Crime and violence

Moderated by Rick Badie

Today, we present the third installment of a series discussing crime and violence, particularly among young black men. This broad topic can also encompass serve as one example of societal struggles among all our young. To that end, an Alpharetta mother writes about the growing use of heroin by white teens. And a motivational speaker shares his experience attending a recent event for young black males at Morris Brown College. Comment at:

Elephant in room: heroin and our kids

By Kate Boccia

On Aug. 15, a 16-year-old Cumming boy died of a heroin overdose in his house. Police don’t know who supplied the drugs. Friends and family, no doubt, are devastated and mourn an unimaginable loss.

This is a story that is near and dear to my heart. It’s about my 21-year-old son’s heroin addiction. It’s also a story of how suburban families are alone in a battle that is not discussed in the PTA, classroom, town-hall meeting or board room. This is the elephant in the room:

Heroin and our kids.

As a 20-year resident of Alpharetta, I knew my family would thrive in our cul-de-sac suburb. I knew raising my kids in this area would give them the jump start needed to create a life. What I didn’t know were the dangers that lurked in my children’s’ schools and their friends’ homes. What I didn’t know was that Roxy’s, Xanax and Oxycodone were their drugs of choice. What I didn’t know was that all are gateway drugs to heroin.

When you first begin to realize your child is an addict, you go through all the stages: fear, anger and denial are constant companions. Your greatest fear, besides death, is that your child will eventually get arrested and caught up in the criminal justice system with little or no hope of finding the help he needs. You and your child are on a path to a personal hell. It’s like trying to single-handedly stop a speeding train.

Of course I knew about “Just Say No,” “Red Ribbon Week” and the well-intentioned activities and programs that deal with substance abuse. What I didn’t know was that when I discovered my child heading down the wrong path, there would be no support or place for help. I learned I would be alone.

Searching the Internet turned up expensive and sometimes untrustworthy options. I became so frustrated I decided a meeting with community leaders was the answer. I found out they were unaware of the heroin issues in our community and were unable to offer any solutions.

Our community leaders, school principals and public safety officials are unaware of the magnitude of this issue. We are losing our children to drugs at an alarming rate; the suburbs are the new battleground.

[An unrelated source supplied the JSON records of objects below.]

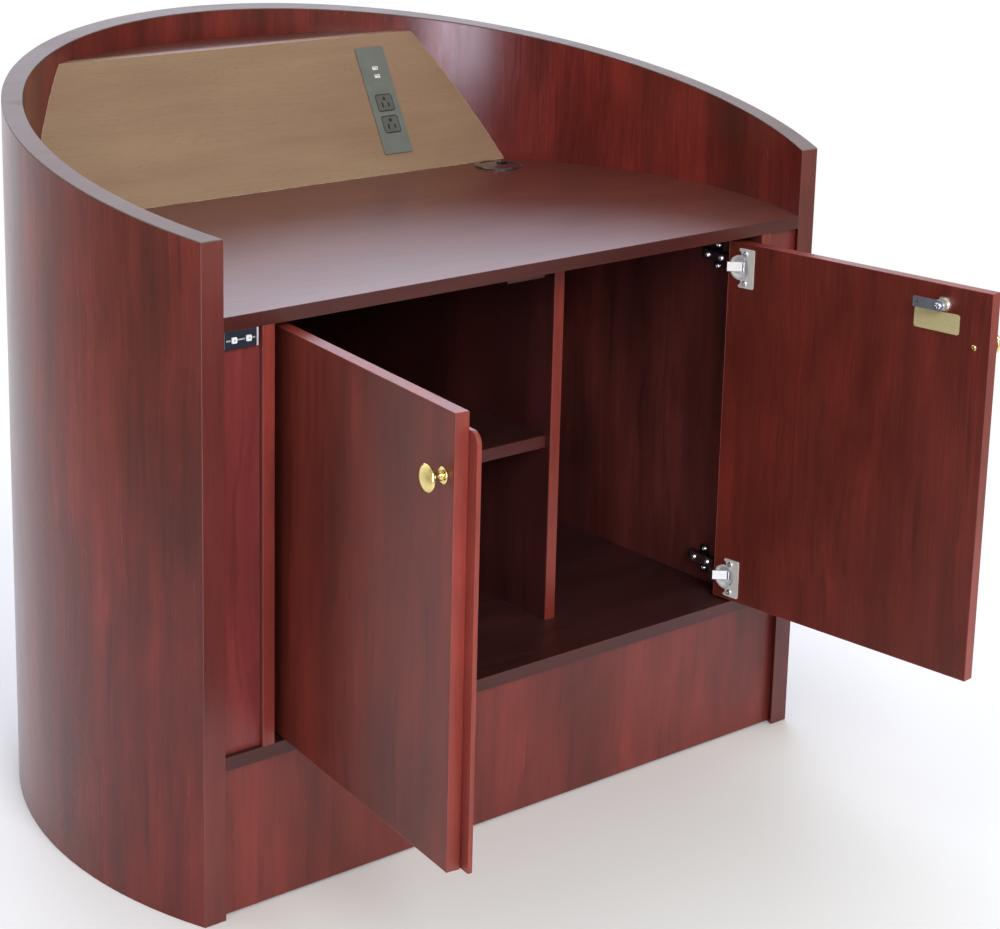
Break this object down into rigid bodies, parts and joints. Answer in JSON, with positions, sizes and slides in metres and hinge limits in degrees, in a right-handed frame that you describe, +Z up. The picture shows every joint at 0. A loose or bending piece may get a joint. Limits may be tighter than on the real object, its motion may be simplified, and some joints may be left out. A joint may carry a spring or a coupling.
{
  "type": "curved lectern desk",
  "caption": "Curved-front wooden pulpit desk with a sloping rim, a recessed desk and slope with sockets, a divided cupboard, inset doors and a cam lock.",
  "frame": {"origin": "on the floor, midway between the two flat ends of the curved wall's core, just behind their 2 mm edge bands", "axes": "+Z up, +Y from the open operator's side to the crown of the curved wall, +X to the operator's right"},
  "size_m": [1.22, 1.2866, 1.0959],
  "materials": {
    "shell_laminate": "vertical-grain dark cherry laminate, semi-gloss",
    "rim_band": "satin edge band on the rim and the wall's ends",
    "desk_laminate": "dark cherry laminate, semi-gloss",
    "slope_laminate": "dark cherry laminate, grain across",
    "cabinet_laminate": "dark cherry laminate",
    "door_laminate": "dark cherry laminate, vertical grain",
    "edge_band": "dark cherry edge band",
    "brass": "polished brass",
    "hinge_nickel": "bright nickel plate",
    "screw_steel": "zinc-plated steel",
    "hinge_black": "black enamel",
    "lock_chrome": "chrome plate",
    "cam_zinc": "zinc plate",
    "strip_grey": "grey anodised, satin",
    "outlet_grey": "moulded grey plastic",
    "port_white": "white plastic",
    "grommet_black": "moulded black plastic, satin",
    "switch_navy": "moulded dark plastic",
    "switch_pale": "pale plastic end strip",
    "button_white": "white plastic"
  },
  "bodies": {
    "lectern": {"curved_shell": "shell_laminate", "rim_edge_band": "rim_band", "shell_end_bands": "rim_band", "desktop": "desk_laminate", "desktop_edge_band": "edge_band", "slope_panel": "slope_laminate", "rear_ledge": "desk_laminate", "power_strip_bezel": "strip_grey", "power_strip_housing": "outlet_grey", "outlet_faces": "outlet_grey", "usb_ports": "port_white", "grommet_ring": "grommet_black", "left_side_panel": "cabinet_laminate", "right_side_panel": "cabinet_laminate", "side_panel_edge_bands": "edge_band", "left_filler_panel": "cabinet_laminate", "right_filler_panel": "cabinet_laminate", "centre_divider": "cabinet_laminate", "divider_edge_band": "edge_band", "shelf": "cabinet_laminate", "shelf_edge_band": "edge_band", "shelf_pins": "screw_steel", "floor_panel": "cabinet_laminate", "floor_edge_band": "edge_band", "kick_panel": "cabinet_laminate", "door_stop_block": "cabinet_laminate", "hinge_mounting_plates": "hinge_black", "hinge_plate_screws": "screw_steel", "hinge_arms": "hinge_nickel", "hinge_arm_screws": "screw_steel", "switch_plate": "switch_navy", "switch_end_strip": "switch_pale"},
    "left_door": {"left_door_panel": "door_laminate", "left_door_edge_band": "edge_band", "left_hinge_cups": "hinge_nickel", "left_hinge_cup_screws": "screw_steel", "left_knob": "brass", "left_knob_rosette": "brass", "left_knob_screw": "screw_steel", "astragal": "door_laminate"},
    "right_door": {"right_door_panel": "door_laminate", "right_door_edge_band": "edge_band", "right_hinge_cups": "hinge_nickel", "right_hinge_cup_screws": "screw_steel", "right_knob": "brass", "right_knob_rosette": "brass", "right_knob_screw": "brass", "lock_housing": "lock_chrome", "lock_nut": "lock_chrome", "nameplate": "brass"},
    "lock_cylinder": {"lock_plug": "lock_chrome", "lock_cam": "cam_zinc", "lock_cam_screw": "screw_steel"},
    "left_switch_button": {"left_button": "button_white"},
    "right_switch_button": {"right_button": "button_white"},
    "grommet_cover": {"grommet_cap": "grommet_black"}
  },
  "joints": [
    {"name": "left_door_hinge", "type": "hinge", "parent": "lectern", "child": "left_door", "pos_m": [-0.4185, 0.008, 0], "axis": [0, 0, 1], "range_deg": [0, 97]},
    {"name": "right_door_hinge", "type": "hinge", "parent": "lectern", "child": "right_door", "pos_m": [0.4185, 0.008, 0], "axis": [0, 0, -1], "range_deg": [0, 96.95]},
    {"name": "cam_lock_turn", "type": "hinge", "parent": "right_door", "child": "lock_cylinder", "pos_m": [0.47035, -0.33222, 0.774], "axis": [0.9925, 0.1219, 0], "range_deg": [0, 90]},
    {"name": "left_button_press", "type": "slide", "parent": "lectern", "child": "left_switch_button", "axis": [0, 1, 0], "range_m": [0, 0.0015], "stiffness_N_per_m": 200},
    {"name": "right_button_press", "type": "slide", "parent": "lectern", "child": "right_switch_button", "axis": [0, 1, 0], "range_m": [0, 0.0015], "stiffness_N_per_m": 200},
    {"name": "grommet_cap_turn", "type": "hinge", "parent": "lectern", "child": "grommet_cover", "pos_m": [0.405, 0.558, 0.829], "axis": [0, 0, 1], "continuous": true}
  ]
}
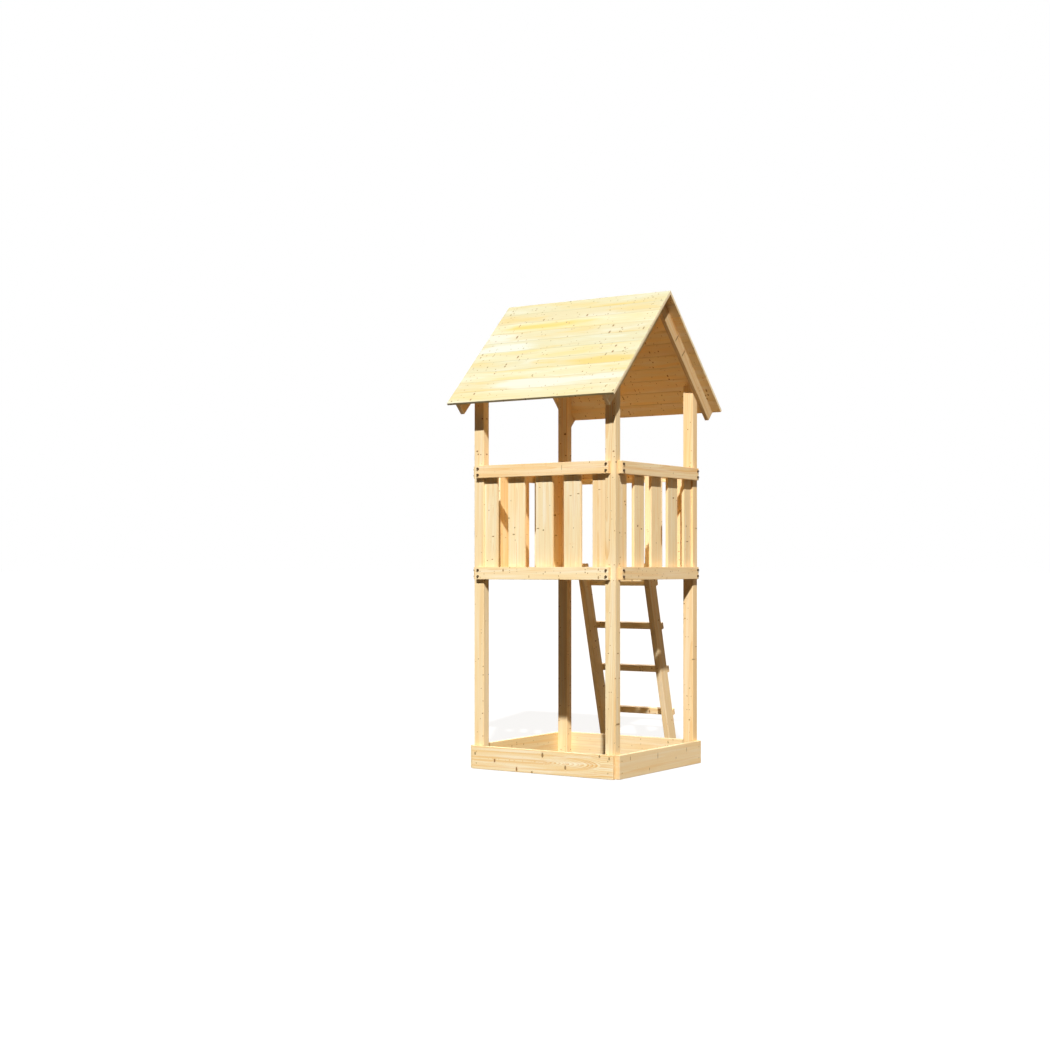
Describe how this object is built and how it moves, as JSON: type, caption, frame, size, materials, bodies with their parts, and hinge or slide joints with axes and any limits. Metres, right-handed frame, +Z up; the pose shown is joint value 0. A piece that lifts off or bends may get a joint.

By telling my family’s story, I have become a go-to person for fearful parents in hopes I have the answers they need to save their children. I don’t. But I do know we need more support for families, better resources and a safe house for children.

Just ask the mother of an addicted child what she needs and she will tell you she simply needs help.

Kate Boccia lives in Alpharetta.

Need to share skills, strategies to survive

By Al Wiseman

Norma Jay Barnes, CEO and president of the Community Council of Metropolitan Atlanta Inc., set the stage for the event:

“The voice of our country has spoken loudly and passionately about the plight of young black men,” she said. “The national conversation has included town hall meetings, legal debates, political arguments, academic assessments, petitions, marches, calls for boycotts and more. Young black men aged 18 to 28 find themselves in the center of this controversy, but your voices are not being heard. We want you to tell us how you feel and what you need to overcome the odds you face in society.”

And tell us they did.

They told stories about smoking weed daily; wrestling with being young fathers; having trouble finding jobs; readjusting to society after incarceration; growing up fatherless and in some cases without a full-time mother; alienation as a minority on a college campus and in corporate America; and wanting to be business owners. Many stories were heart-wrenching, full of despair, and due to poor choices.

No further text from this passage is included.